Problem-solving is another key negotiation skill. When you are working with the other person to get the deal done many times you’ll face new challenges along the way.

Maybe you want a new vendor to provide training on the software they are selling you but they say it’s going to cost an additional $20,000 to provide this service. If you don’t have the additional $20,000 in the budget to spend on the software but you feel the training is critical, how are you going to solve that problem?

From what I’ve seen, most vendors aren’t willing to provide additional services without getting paid for them. This is where problem-solving skills will help continue the discussions. You might suggest to the vendor that your company will also be looking to replace their financial software next year, and you’d be happy to ensure they get one of the first seats at the table when the time comes if they could perhaps lower the pricing on their training.

There’s a solution to most challenges, but it takes problem-solving skills to work through them effectively.

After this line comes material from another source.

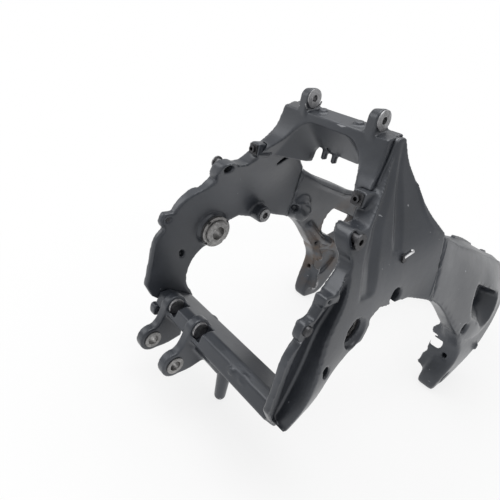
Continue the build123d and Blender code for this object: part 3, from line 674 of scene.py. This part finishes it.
def skin_tree(*names):
    """Search tree of the finished skins, to lay beads and lines on them."""
    corners, faces, start = [], [], 0
    for name in names:
        mesh = bpy.data.objects[name + "_skin"].data
        corners += [v.co.copy() for v in mesh.vertices]
        faces += [tuple(start + k for k in f.vertices) for f in mesh.polygons]
        start = len(corners)
    return BVHTree.FromPolygons(corners, faces)


def dropped(tree, starts, aims):
    """Where rays from the starts towards the aims first meet the skins: (points in mm, normals)."""
    points, normals = [], []
    for start, aim in zip(np.asarray(starts, float), np.asarray(aims, float)):
        way = unit(aim - start)
        hit, normal, index, far = tree.ray_cast(Vector(start * MM), Vector(way))
        if hit is not None:
            points.append(np.array(hit) / MM)
            normals.append(np.array(normal))
    return np.array(points), np.array(normals)


def eased(values, times=3):
    """Running mean of a closed row of points."""
    for _ in range(times):
        values = (np.roll(values, 1, axis=0) + 2 * values + np.roll(values, -1, axis=0)) / 4
    return values


class FRAME_OT_welds(bpy.types.Operator):
    """Lay the weld beads where the castings are joined"""

    bl_idname = "frame.welds"
    bl_label = "Weld beads"

    def execute(self, context):
        a = np.linspace(0, 2 * np.pi, 150, endpoint=False)[:, None]
        lean = math.radians(6)
        for side, word in ((1, "left"), (-1, "right")):
            tree = skin_tree("head_casting", word + "_side_casting")
            middle = np.array([SEAM_X, side * 130, 45.0])
            upward = np.array([math.sin(lean), 0, math.cos(lean)])
            way = np.cos(a) * np.array([0, 1, 0]) + np.sin(a) * upward
            points, normals = dropped(tree, middle + 150 * way, np.broadcast_to(middle, way.shape))
            if len(points) < 100:
                raise RuntimeError("the weld ring of the " + word + " side found no casting to lie on")
            bead = sweep(eased(points), eased(unit(normals)), 2.0, 1.25, 0.16, 3.2, 0.35, 12, closed=True)
            finished(word + "_arm_weld", [bead], cast_paint(), 60)
            tree = skin_tree("upper_crossmember", word + "_side_casting")
            rows = smooth(TOP_JOINT, 40)
            starts = np.stack([np.full(40, -60.0), side * rows[:, 0], rows[:, 1]], axis=-1)
            points, normals = dropped(tree, starts, starts + (200, 0, 0))
            bead = sweep(points[:-8], normals[:-8], 2.2, 1.2, 0.2, 3.0, 0.3, 12)
            finished(word + "_top_weld", [bead], cast_paint(), 60)
        return {"FINISHED"}


class FRAME_OT_fittings(bpy.types.Operator):
    """Add the guide stud, the worn lines and the other small bare metal"""

    bl_idname = "frame.fittings"
    bl_label = "Fittings"

    def execute(self, context):
        way = unit(np.array([0.05, -7.5, 12.8]))
        profile = [(0, 0), (0, 5.4), (0.5, 5.9), (5.0, 5.9), (5.6, 5.3), (5.6, 0)]
        hexagon = lathe((78, -128, 71), (0, -0.98, 0.18), profile, 6)
        finished("stud_nut", [hexagon], family_metal("right_heel_screw"), 20)
        base = (78, -131, 73)
        pin = lathe(base, way, [(0, 0), (0, 2.5), (13.5, 2.5), (14.5, 1.7), (14.5, 0)], 24)
        bright = turned_metal("bright pin", base, (0.86, 0.86, 0.87), 0.22, tuple(way))
        finished("guide_stud", [pin], bright)
        # worn ledge below the disc of the left seat rail lug
        a = np.linspace(math.radians(-152), math.radians(-8), 40)
        ledge = np.stack([57 + 15.4 * np.cos(a), np.full(40, 41.7), 209.5 + 15.4 * np.sin(a)], axis=-1)
        finished("worn_ledge", [sweep(ledge, (0, -1, 0), 0.9, 1.1, sink=0.2)], family_metal("left_rail_bush"))
        # lips along the outer top edges of the arms
        tree = skin_tree("head_casting")
        for side, word in ((1, "left"), (-1, "right")):
            rows = smooth(ARM_EDGE, 120)
            starts = np.stack([rows[:, 0], side * rows[:, 1], np.full(120, 200.0)], axis=-1)
            points, normals = dropped(tree, starts, starts - (0, 0, 100))
            lip = sweep(points, normals, 1.5, 1.7, sink=0.2)
            finished(word + "_arm_lip", [lip], cast_paint(), 60)
        # two pads on the inner rim of the right arm
        pads = []
        for x0, x1, y in RIM_PADS:
            starts = np.stack([np.linspace(x0, x1, 40), np.full(40, y), np.full(40, 200.0)], axis=-1)
            points, normals = dropped(tree, starts, starts - (0, 0, 100))
            pads.append(sweep(points, normals, 3.0, 4.6, sink=0.35, power=0.5, count=20))
        finished("rim_pads", pads, cast_paint())
        return {"FINISHED"}


class FRAME_OT_bare_metal(bpy.types.Operator):
    """Give the collars, bushes, races and screws their turned metal"""

    bl_idname = "frame.bare_metal"
    bl_label = "Bare metal"

    def execute(self, context):
        for node in TURNED:
            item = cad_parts[node]
            material = family_metal(node)
            item.data.materials.clear()
            item.data.materials.append(material)
            for place_in in item.material_slots:
                place_in.material = material
        return {"FINISHED"}


def floor_material():
    """Pale matt table: close to white near the frame, where it keeps the soft shadow, and white beyond."""
    shader = Shader("pale table")
    if shader.ready:
        return shader.material
    grain = shader.ramp(shader.noise(6.0, 3.0, 0.5), 0, 0.3, 0.7)
    tint = shader.mix(grain, (0.86, 0.86, 0.86), (0.88, 0.88, 0.88))
    shader.join(tint, 2, shader.bsdf, "Base Color")
    shader.bsdf.inputs["Roughness"].default_value = 0.85
    shader.bsdf.inputs["Specular IOR Level"].default_value = 0.1
    glow = shader.add("ShaderNodeEmission")
    glow.inputs["Color"].default_value = (1, 1, 1, 1)
    blend = shader.add("ShaderNodeMixShader")
    path = shader.add("ShaderNodeLightPath")
    seen = shader.add("ShaderNodeMath", operation="MAXIMUM")
    shader.join(path, "Is Camera Ray", seen, 0)
    shader.join(path, "Is Glossy Ray", seen, 1)
    away = shader.add("ShaderNodeVectorMath", operation="DISTANCE")
    shader.join(shader.coords, "Object", away, 0)
    away.inputs[1].default_value = TABLE_CENTRE
    fade = shader.add("ShaderNodeMapRange")
    fade.interpolation_type = "SMOOTHSTEP"
    shader.tree.links.new(away.outputs["Value"], fade.inputs["Value"])
    fade.inputs["From Min"].default_value = TABLE_FADE[0]
    fade.inputs["From Max"].default_value = TABLE_FADE[1]
    fade.inputs["To Min"].default_value = TABLE_GLOW[0]
    fade.inputs["To Max"].default_value = TABLE_GLOW[1]
    share = shader.maths("MULTIPLY", seen, fade)
    shader.join(share, 0, blend, 0)
    shader.join(shader.bsdf, 0, blend, 1)
    shader.join(glow, 0, blend, 2)
    shader.join(blend, 0, shader.out, "Surface")
    return shader.material


class FRAME_OT_stage(bpy.types.Operator):
    """Pale table, soft studio light and the camera"""

    bl_idname = "frame.stage"
    bl_label = "Stage"

    def execute(self, context):
        scene = context.scene
        look = scene.frame_stage
        # table: a flat grid whose height is constant
        line = np.linspace(-TABLE_HALF, TABLE_HALF, TABLE_ROWS)
        u, v = np.meshgrid(line, line)
        points = np.stack([u + 300, v, np.full_like(u, look.table / MM)], axis=-1)
        mesh = set_mesh("table", *grid(points, around=False))
        mesh.materials.append(floor_material())
        table = bpy.data.objects.new("table", mesh)
        scene.collection.objects.link(table)
        # light
        world = bpy.data.worlds.new("even light")
        scene.world = world
        world.use_nodes = True
        tree = world.node_tree
        tree.nodes.clear()
        out = tree.nodes.new("ShaderNodeOutputWorld")
        back = tree.nodes.new("ShaderNodeBackground")
        path = tree.nodes.new("ShaderNodeLightPath")
        level = tree.nodes.new("ShaderNodeMapRange")
        level.inputs["To Min"].default_value = look.sky
        level.inputs["To Max"].default_value = 1.0
        tree.links.new(path.outputs["Is Camera Ray"], level.inputs["Value"])
        tree.links.new(level.outputs[0], back.inputs["Strength"])
        back.inputs["Color"].default_value = (1, 1, 1, 1)
        tree.links.new(back.outputs[0], out.inputs["Surface"])
        for name, spot, aim, size, power in (
                ("top", (0.15, 0.15, 1.35), (0.2, 0, 0), 1.5, look.top_light),
                ("left", (-0.9, 1.3, 0.7), (0.1, 0, 0), 1.0, look.top_light * 0.35)):
            data = bpy.data.lights.new(name, "AREA")
            data.shape = "DISK"
            data.size = size
            data.energy = power
            lamp = bpy.data.objects.new(name, data)
            lamp.location = spot
            lamp.rotation_euler = (Vector(aim) - Vector(spot)).to_track_quat("-Z", "Y").to_euler()
            scene.collection.objects.link(lamp)
        # camera
        data = bpy.data.cameras.new("camera")
        data.lens = look.lens
        data.sensor_width = SENSOR_MM
        camera = bpy.data.objects.new("camera", data)
        right = Vector(CAMERA_RIGHT).normalized()
        forward = Vector(CAMERA_FORWARD).normalized()
        up = right.cross(forward).normalized()
        turn = Matrix((right, up, -forward)).transposed()
        camera.matrix_world = Matrix.Translation(look.camera) @ turn.to_4x4()
        scene.collection.objects.link(camera)
        scene.camera = camera
        scene.view_settings.view_transform = "Standard"
        return {"FINISHED"}


STEPS = ("stage", "castings", "bare_metal", "welds", "fittings")


class FRAME_PT_panel(bpy.types.Panel):
    """Buttons and values of the frame"""

    bl_label = "Motorcycle frame"
    bl_idname = "FRAME_PT_panel"
    bl_space_type = "VIEW_3D"
    bl_region_type = "UI"
    bl_category = "Frame"

    def draw(self, context):
        for step in STEPS:
            self.layout.operator("frame." + step)
        for group in (context.scene.frame_finish, context.scene.frame_stage):
            for key in group.__annotations__:
                self.layout.prop(group, key)


CLASSES = (FrameFinish, FrameStage, FRAME_OT_castings, FRAME_OT_bare_metal, FRAME_OT_welds,
           FRAME_OT_fittings, FRAME_OT_stage, FRAME_PT_panel)


def register():
    for item in CLASSES:
        bpy.utils.register_class(item)
    bpy.types.Scene.frame_finish = bpy.props.PointerProperty(type=FrameFinish)
    bpy.types.Scene.frame_stage = bpy.props.PointerProperty(type=FrameStage)


def unregister():
    del bpy.types.Scene.frame_finish
    del bpy.types.Scene.frame_stage
    for item in reversed(CLASSES):
        bpy.utils.unregister_class(item)


def main():
    register()
    for step in STEPS:
        getattr(bpy.ops.frame, step)()


if __name__ == "__main__":
    main()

6. Decision-Making Ability

Finally, having strong decision-making ability will help you seal the deal when you get to a place where everyone feels like they are getting what works for them. Each step of the way you can cross off the list when you get what you are looking for and decide to move onto the next item. Then, once you have all of your must-have boxes checked and the other side feels good about things, it’s time to shake hands and sign on the dotted line. Powerful decision-making ability will help you get to the finish line together.

Conclusion

There you have it, 6 effective negotiation skills to master to lead a more fulfilling life. Once we realize that we negotiate in one form or another almost every day in every phase of our lives, we realize how critical a skill it is.

Possessing strong negotiation skills will help you in nearly every one of your relationships at both the workplace and in your personal life. If you feel your arbitration tools could use some sharpening, try some of the 6 effective negotiation skills to master that we’ve talked about.